En somme, la recette idéale pour s'offrir une bonne tranche de rigolade. Mais malheureusement pour lui, le film souffre du syndrome de la bande-annonce: ce qui fonctionne le mieux tient dans ces extraits.
Janus et Sam, incarnés par Pierre Gommé et Nina Poletto, qui fait ses débuts d'actrice dans ce film, doivent trouver de l'alcool pour la soirée de fin de lycée. Après quelques péripéties un poil tirées par les cheveux, les deux ados découvrent une vieille machine pour faire de l'eau-de-vie, qui appartenait au père de Janus, décédé au volant après une soirée trop arrosée. Le père de Sam, lui, est producteur de pruneaux. Bingo, eau-de-vie de pruneaux pour tout le monde.
Avant de pouvoir lancer leur distillerie clandestine, les deux ados doivent se rendre chez le grand-père de Janus, joué par Jean Lassalle, pour apprendre à utiliser l'alambic. L'ancien député français y est assez convaincant. Pour qui se souvient du sondage «avec quel candidat à la présidentielle voudriez-vous partager une bière?» réalisé en France en 2022, et du résultat de Lassalle, arrivé en tête avec 39% des voix, la scène fait sourire, le personnage est bien incarné.
Si le film, premier long-métrage de Bastien Milheau, nous laisse parfois sur notre soif, il devrait tout de même décrocher des rires chez les spectateurs, surtout chez les adeptes de blagues souvent un peu «pipi-caca». Exemple? Qui dit famille productrice de pruneaux dit... monologue sur les bienfaits dudit fruit sur le transit intestinal.

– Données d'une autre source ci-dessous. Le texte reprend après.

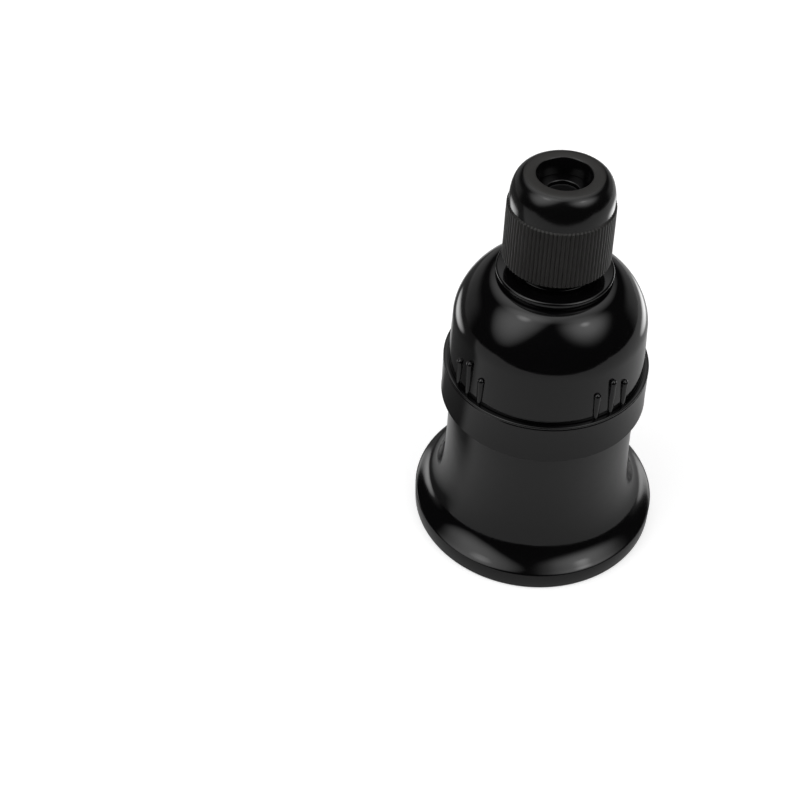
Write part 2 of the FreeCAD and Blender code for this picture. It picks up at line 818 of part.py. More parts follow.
def make_fixing_screw(name, side):
    """A slotted cheese-head screw from the socket floor up into a terminal."""
    body = new_body(name)
    y, head = terminal_y * side, size("fixing_head_radius")
    head_z = strip_z - size("fixing_head_height")
    post(body, "Head", ZERO, y, head, head_z, size("fixing_head_height"))
    post(body, "Shank", ZERO, y, size("fixing_screw_radius"), strip_z,
         deck_z + size("fixing_screw_depth") - strip_z)
    slot(body, y, head, head_z)
    return body


def slot(body, y, head, level):
    """A screwdriver slot, cut upwards from level right across a head."""
    half = size("slot_width") / 2
    block(body, "Slot", -head * 1.2, head * 1.2, y - half, y + half, level, size("slot_depth"), True)


def make_terminal(name, side):
    """A brass block with a cross hole for the wire and a clamp screw from above."""
    body = new_body(name)
    y = terminal_y * side
    half_x, half_y = size("terminal_length") / 2, size("terminal_width") / 2
    block(body, "BlockForm", -half_x, half_x, y - half_y, y + half_y, deck_z, size("terminal_height"))
    post(body, "FixingThread", ZERO, y, size("fixing_screw_radius") + size("screw_clearance"),
         deck_z, size("fixing_screw_depth") + size("fixing_hole_spare"), True)
    wire_z = deck_z + size("wire_hole_height")
    post(body, "ClampThread", ZERO, y, size("clamp_screw_radius") + size("screw_clearance"),
         wire_z, size("terminal_height") - size("wire_hole_height"), True)
    across(body, "WireHole", lambda sketch: circle(sketch, y, wire_z, size("wire_hole_radius")),
           -half_x, size("terminal_length"), True)
    return body


def make_clamp_screw(name, side):
    """The wire screw, backed out until its tip clears the wire hole."""
    body = new_body(name)
    y, head = terminal_y * side, size("clamp_head_radius")
    tip = deck_z + size("wire_hole_height") + size("wire_hole_radius")
    head_z = deck_z + size("terminal_height") + size("clamp_head_gap")
    post(body, "Shank", ZERO, y, size("clamp_screw_radius"), tip, head_z - tip)
    post(body, "Head", ZERO, y, head, head_z, size("clamp_head_height"))
    slot(body, y, head, head_z + size("clamp_head_height") - size("slot_depth"))
    return body


pieces = [
    make_skirt(), make_cap(), make_gland_nut(), make_slip_washer(), make_gland_seal(),
    make_insert(), make_screw_shell(), make_shell_strip(), make_contact_foot(),
    make_contact_tongue(),
    make_fixing_screw("shell_strip_screw", -1), make_fixing_screw("contact_screw", 1),
    make_terminal("shell_terminal", -1), make_terminal("contact_terminal", 1),
    make_clamp_screw("shell_wire_screw", -1), make_clamp_screw("contact_wire_screw", 1),
]
doc.recompute()

for item in doc.Objects:
    if "Invalid" in item.State or "Error" in item.State:
        raise RuntimeError("%s has failed: %s" % (item.Name, item.State))
os.makedirs("parts", exist_ok=True)
for piece in pieces:
    shape = piece.Shape
    if shape.isNull() or not shape.isValid() or not shape.Solids:
        raise RuntimeError("%s has no sound solid" % piece.Label)
    shape.exportStep("parts/%s.step" % piece.Label)
    box = shape.BoundBox
    print("%-20s %d solid %8.1f mm3  z %6.2f to %6.2f  r %5.2f" % (
        piece.Label, len(shape.Solids), shape.Volume, box.ZMin, box.ZMax,
        max(abs(box.XMin), abs(box.XMax), abs(box.YMin), abs(box.YMax))))
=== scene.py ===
"""Lamp holder: models each moulded, pressed and turned piece over the frame and lights it."""

import math

import bpy
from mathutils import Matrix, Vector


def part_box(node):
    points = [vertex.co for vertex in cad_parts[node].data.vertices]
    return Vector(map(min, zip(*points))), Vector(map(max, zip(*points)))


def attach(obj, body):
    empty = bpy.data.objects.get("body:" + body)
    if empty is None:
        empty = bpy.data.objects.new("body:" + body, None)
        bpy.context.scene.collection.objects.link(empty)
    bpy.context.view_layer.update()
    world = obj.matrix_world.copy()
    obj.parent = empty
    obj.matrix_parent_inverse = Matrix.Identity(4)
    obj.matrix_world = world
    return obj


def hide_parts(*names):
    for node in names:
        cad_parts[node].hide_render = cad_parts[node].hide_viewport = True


bl_info = {
    "name": "Lamp holder",
    "version": (1, 0, 0),
    "blender": (4, 5, 0),
    "location": "3D View > Sidebar > Lamp holder",
    "description": "Models a screw-socket lamp holder piece by piece",
    "category": "Object",
}

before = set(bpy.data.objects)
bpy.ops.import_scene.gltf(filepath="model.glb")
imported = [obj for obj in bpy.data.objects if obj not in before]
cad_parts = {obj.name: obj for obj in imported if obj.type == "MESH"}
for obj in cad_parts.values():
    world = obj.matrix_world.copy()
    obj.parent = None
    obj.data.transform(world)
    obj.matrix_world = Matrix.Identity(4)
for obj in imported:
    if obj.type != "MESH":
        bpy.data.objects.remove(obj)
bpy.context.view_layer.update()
RIM_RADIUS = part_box("skirt")[1][0]
SKIRT_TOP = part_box("skirt")[1][2]
BAND_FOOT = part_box("cap")[0][2]
SPOUT_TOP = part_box("cap")[1][2]
NUT_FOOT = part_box("gland_nut")[0][2]
NUT_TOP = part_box("gland_nut")[1][2]
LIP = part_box("porcelain_insert")[0][2]
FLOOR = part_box("contact_foot")[1][2]
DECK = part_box("shell_terminal")[0][2]
TERMINAL_Y = (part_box("contact_terminal")[0][1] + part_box("contact_terminal")[1][1]) / 2
CHAMBER_DEPTH = 0.0042
CONTACT_SHEET = 0.0004
KEYWAY_ANGLE = math.radians(-14.0)


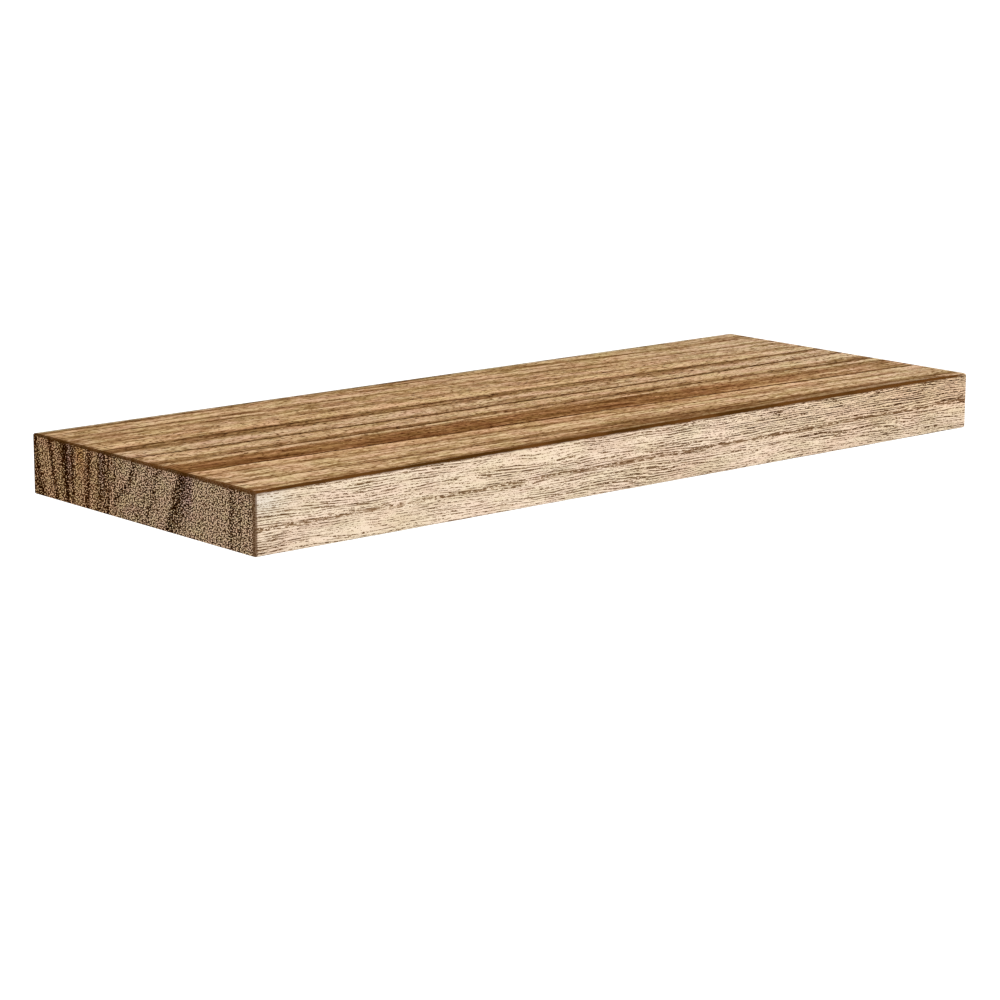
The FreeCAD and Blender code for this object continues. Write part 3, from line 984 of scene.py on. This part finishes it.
SHANK_MM = 1.75
SHANK_LENGTH_MM = 14
THREAD_PITCH_MM = 2.1
THREAD_ROOT_MM = 1.5
THREAD_CREST_MM = 2.25
THREAD_TIP_MM = 6.0
THREAD_PROFILE = [0, 0, 0.08, 0.5, 1.0, 1.0, 0.5, 0.08]
# Corners nearer than this are one.
MERGE_MM = 0.002
# The least angle in degrees that shows as an edge on a screw or an anchor.
FIXING_ANGLE = 35


def add_thread(mesh, centre, start, end, segments):
    """A screw thread along Y whose rows follow its helix, run in from the shank and out to a point."""
    rows = len(THREAD_PROFILE)
    turns = math.ceil((end - start) / THREAD_PITCH_MM)
    grid = {}

    def corner(row, step):
        if step == segments:
            row, step = row + rows, 0
        if (row, step) not in grid:
            turn = row / rows + step / segments - 1
            y = min(max(start + turn * THREAD_PITCH_MM, start), end)
            run_in = min(1.0, (y - start) / (THREAD_PITCH_MM * 1.5))
            taper = min(1.0, (end - y) / THREAD_TIP_MM)
            height = THREAD_CREST_MM - THREAD_ROOT_MM
            ridge = height * THREAD_PROFILE[row % rows] * run_in * taper ** 0.7
            core = SHANK_MM + (THREAD_ROOT_MM - SHANK_MM) * run_in
            radius = core * taper ** 0.8 + ridge
            angle = 2 * math.pi * step / segments
            place = (centre[0] + radius * math.cos(angle), y, centre[1] + radius * math.sin(angle))
            grid[row, step] = mesh.verts.new(Vector(place) * MM)
        return grid[row, step]

    for row in range(rows * (turns + 1)):
        for step in range(segments):
            mesh.faces.new((corner(row, step), corner(row, step + 1),
                            corner(row + 1, step + 1), corner(row + 1, step)))


def make_cross_cutters(name, centre, profiles):
    """Two crossing prisms: each profile is the corners of one end, as (across, y, aside)."""
    cutters = []
    for turned in (False, True):
        loops = []
        for profile in profiles:
            turns = [(-aside, y, across) if turned else (across, y, aside) for across, y, aside in profile]
            loops.append([(centre[0] + x, y, centre[1] + z) for x, y, z in turns])
        cutters.append(make_prism(name, loops))
    return cutters


def make_drive_cutters(centre, top):
    """A cross drive: two crossing tapered arms and a small cone at their middle."""
    profiles = []
    for y, reach, width in ((top - 0.5, 2.55, 0.56), (top + 2.0, 1.15, 0.34)):
        profiles.append([(-reach, y, -width), (reach, y, -width), (reach, y, width), (-reach, y, width)])
    cone = [(0, top - 0.5), (1.25, top - 0.5), (0.75, top + 1.9), (0, top + 2.4)]
    arms = make_cross_cutters("drive_cutter", centre, profiles)
    return arms + [make_turned("drive_cone_cutter", cone, 24, centre)]


def make_screw(side, place, material):
    """A countersunk wood screw: rounded rim, cross drive, plain shank and a rolled thread."""
    node = f"{side}_{place}_screw"
    low, high, centre, head = round_box_mm(node)
    top = low.y
    segments = 40
    neck = top + head - SHANK_MM
    thread_start = top + SHANK_LENGTH_MM
    outline = [(0, top), (head - 0.5, top), (head - 0.12, top + 0.1), (head - 0.02, top + 0.3),
               (SHANK_MM + 0.3, neck), (SHANK_MM, neck + 0.6), (SHANK_MM, thread_start)]
    mesh = bmesh.new()
    add_turned_faces(mesh, outline, segments, centre)
    add_thread(mesh, centre, thread_start, high.y, segments)
    bmesh.ops.remove_doubles(mesh, verts=mesh.verts, dist=MERGE_MM * MM)
    bmesh.ops.recalc_face_normals(mesh, faces=mesh.faces)
    piece = to_object(f"{node}_threaded", mesh, FIXING_ANGLE)
    cut(piece, make_drive_cutters(centre, top), FIXING_ANGLE)
    place_piece(piece, node, material)


BORE_RADIUS_MM = 2.3
COLLAR_LENGTH_MM = 12.0
BARBS = 5
SLOT_START_MM = 14.6
SLOT_WIDTH_MM = 1.2
SLOT_REACH_MM = 6


def make_slot_cutters(centre, end):
    """Two crossing slots that open towards the far end and start round."""
    half = SLOT_WIDTH_MM / 2
    rim = [(end, -half), (end, half)]
    for step in range(9):
        angle = math.pi * step / 8
        rim.append((SLOT_START_MM - half * math.sin(angle), half * math.cos(angle)))
    profiles = [[(reach, y, aside) for y, aside in rim] for reach in (-SLOT_REACH_MM, SLOT_REACH_MM)]
    return make_cross_cutters("slot_cutter", centre, profiles)


def make_anchor(side, place, material):
    """A nylon plug: chamfered collar with a lip, then four barbed legs parted by rounded slots."""
    node = f"{side}_{place}_anchor"
    _, high, centre, radius = round_box_mm(node)
    bore = BORE_RADIUS_MM
    collar = COLLAR_LENGTH_MM
    length = high.y
    outline = [(bore + 0.2, 0), (radius - 0.15, 0), (radius, 0.15), (radius, 1.2), (radius - 0.12, 1.5),
               (radius - 0.12, collar - 0.4), (radius - 0.35, collar)]
    pitch = (length - 3 - collar) / BARBS
    for barb in range(BARBS):
        start = collar + pitch * barb
        outline += [(radius - 0.5, start + 0.35), (radius - 0.2, start + pitch - 0.7),
                    (radius - 0.12, start + pitch - 0.45), (radius - 0.2, start + pitch - 0.2),
                    (radius - 0.46, start + pitch)]
    outline += [(bore + 1.0, length - 1.2), (bore + 0.75, length - 0.3), (bore + 0.5, length),
                (bore + 0.1, length), (bore, length - 0.2), (bore, 0.3)]
    piece = make_turned(f"{node}_plug", outline, 64, centre, closed=True, smooth_angle=FIXING_ANGLE)
    cut(piece, make_slot_cutters(centre, length + 1), FIXING_ANGLE)
    place_piece(piece, node, material)


def dress_cad_node(node, material):
    """Give a carried-over CAD piece its material."""
    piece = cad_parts[node]
    piece.data.materials.clear()
    piece.data.materials.append(material)


def make_brackets():
    plate = make_plate_zinc()
    rod = make_rod_zinc()
    weld = make_weld_zinc()
    screw = make_screw_zinc()
    nylon = make_nylon()
    for side in SIDES:
        dress_cad_node(f"{side}_bracket_plate", plate)
        dress_cad_node(f"{side}_rod", rod)
        make_weld(side, weld)
        for place in PLACES:
            make_screw(side, place, screw)
            make_anchor(side, place, nylon)


# ---- studio ----

# The camera's place in metres and its angles in degrees.
CAMERA_PLACE = (-1.2956, -1.5710, 0.3723)
CAMERA_HEADING = 41.156
CAMERA_PITCH = 12.133
CAMERA_ROLL = 0.184
SENSOR_MM = 36.0
LENS_MM = 109.3
FLOOR_HEIGHT = -1.35
FLOOR_REACH = 60
FLOOR_SHADE = (0.8, 0.8, 0.8, 1)
FLOOR_GLOW = 0.8
WHITE = (1, 1, 1, 1)
WORLD_STRENGTH = 0.62
# Where each lamp is, how wide it is and its power in watts.
LAMPS = {
    "key": ((0.7, -2.2, 1.7), 1.4, 45),
    "fill": ((-1.6, 1.6, 1.6), 1.8, 14),
}
LAMP_AIM = Vector((0, -0.11, 0))


def make_camera():
    data = bpy.data.cameras.new("camera")
    data.sensor_width = SENSOR_MM
    data.lens = LENS_MM
    camera = bpy.data.objects.new("camera", data)
    bpy.context.scene.collection.objects.link(camera)
    turn = Matrix.Rotation(math.radians(-CAMERA_HEADING), 4, "Z")
    tilt = Matrix.Rotation(math.radians(90 - CAMERA_PITCH), 4, "X")
    roll = Matrix.Rotation(math.radians(CAMERA_ROLL), 4, "Z")
    camera.matrix_world = Matrix.Translation(CAMERA_PLACE) @ turn @ tilt @ roll
    bpy.context.scene.camera = camera


def add_background_switch(tree, unseen, seen, socket):
    """Feed a socket one value for light and one for rays from the camera, in gloss and through glass."""
    path = tree.nodes.new("ShaderNodeLightPath")
    ray = path.outputs["Is Camera Ray"]
    for name in ("Is Glossy Ray", "Is Transmission Ray"):
        either = tree.nodes.new("ShaderNodeMath")
        either.operation = "MAXIMUM"
        tree.links.new(ray, either.inputs[0])
        tree.links.new(path.outputs[name], either.inputs[1])
        ray = either.outputs[0]
    switch = tree.nodes.new("ShaderNodeMapRange")
    tree.links.new(ray, switch.inputs["Value"])
    switch.inputs["To Min"].default_value = unseen
    switch.inputs["To Max"].default_value = seen
    tree.links.new(switch.outputs["Result"], socket)


def make_world():
    """White to the camera, softer as a light."""
    world = bpy.data.worlds.new("studio")
    bpy.context.scene.world = world
    world.use_nodes = True
    background = world.node_tree.nodes["Background"]
    background.inputs["Color"].default_value = WHITE
    add_background_switch(world.node_tree, WORLD_STRENGTH, 1.0, background.inputs["Strength"])


def make_floor():
    """A pale floor: its own shading gives the shadow, and a little light of its own makes it white."""
    mesh = bmesh.new()
    corners = [(-1, -1), (1, -1), (1, 1), (-1, 1)]
    mesh.faces.new([mesh.verts.new((x * FLOOR_REACH, y * FLOOR_REACH, FLOOR_HEIGHT)) for x, y in corners])
    floor = to_object("floor", mesh)
    material = bpy.data.materials.new("pale_floor")
    material.use_nodes = True
    shader = material.node_tree.nodes["Principled BSDF"]
    shader.inputs["Base Color"].default_value = FLOOR_SHADE
    shader.inputs["Roughness"].default_value = 0.9
    shader.inputs["Specular IOR Level"].default_value = 0.0
    shader.inputs["Emission Color"].default_value = WHITE
    add_background_switch(material.node_tree, 0.0, FLOOR_GLOW, shader.inputs["Emission Strength"])
    floor.data.materials.append(material)


def make_lamp(name, place, size, power):
    data = bpy.data.lights.new(name, "AREA")
    data.shape = "DISK"
    data.size = size
    data.energy = power
    lamp = bpy.data.objects.new(name, data)
    bpy.context.scene.collection.objects.link(lamp)
    lamp.location = place
    lamp.rotation_euler = (LAMP_AIM - Vector(place)).to_track_quat("-Z", "Y").to_euler()


def make_studio():
    make_camera()
    make_world()
    make_floor()
    for name, (place, size, power) in LAMPS.items():
        make_lamp(name, place, size, power)


bpy.context.scene.view_settings.view_transform = "Standard"
make_studio()
make_staves(make_wood())
make_brackets()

On n'échappe pas non plus à la scène un brin consternante avec des flics, un âne et un gode. La maire, mère de Janus, est l'incarnation même de la génitrice cliché, qui passe son temps à emmerder son fils et les villageois qui ne pensent qu'à boire. La prof des lycéens, qui semble avoir envie de faire bouffer leurs pupitres aux élèves les plus idiots, est, elle, réellement drôle.
Chicandier et Jean Lassalle apparaissent dans chacun une scène. Le premier fait du Chicandier, à beugler sur des flics de campagne, le second fait l'apologie de la picole. Encore une fois, de manière très convaincante.
L'humour dans Super Bourrés n'est pas assez subtilement absurde pour titiller les amateurs de Dupieux, pas assez potache pour chatouiller les fans de Chabat, pas assez con pour amadouer les passionnés de Dujardin, et pas assez beauf pour émouvoir les adeptes de Dubosc. Bastien Milheau n'a pas (encore) l'étoffe des chantres de la comédie française, mais il sait tout de même nous emmener dans son univers, dans son Sud-Ouest, et davantage dans l'émotion, les liens qui unissent ses personnages, que dans l'humour souvent maladroitement amené.
Car l'amitié entre les deux jeunes de 17 ans, lui, le gringalet qui ne boit jamais une goutte, elle, la joueuse de rugby brute de décoffrage, est plus crédible que les tentatives de faire rire. Il y a quelque chose de sincèrement touchant dans l'histoire de ces deux ados, amis depuis l'enfance, qui s'emmerdent dans leur patelin. La relation entre Sam et Janus, qui traceront leur route dans des directions opposées l'année suivante, est ce qui fonctionne le mieux dans le film.
Le Toulousain Bastien Milheau raconte également avec beaucoup de justesse, pour qui connaît le coin, la lenteur d'une vie tranquille dans ce village du Sud-Ouest. Une lenteur qui donne tantôt envie de plaindre ces gosses désœuvrés, tantôt envie de foncer y vivre avec les petits vieux qui jouent et qui trinquent à longueur d'année.
On va ainsi voir Super Bourrés, coproduit par Netflix, pour revivre ses jeunes années, et se rappeler avec nostalgie à quel point la vie était simple quand le principal souci est de trouver de quoi arroser une fête de fin d'études. On se prépare davantage à être touché par l'amitié qui lie Sam et Janus qu'à repartir du cinéma avec des courbatures aux abdos. Et puis le film ne dure que 79 minutes: on a le temps d'aller ensuite rendre hommage à ces villageois alcooliques et aux paysages du Sud-Ouest en s'ouvrant une bonne bouteille après la séance. Santé!
«Super Bourrés», dans les salles romandes dès le 30 août.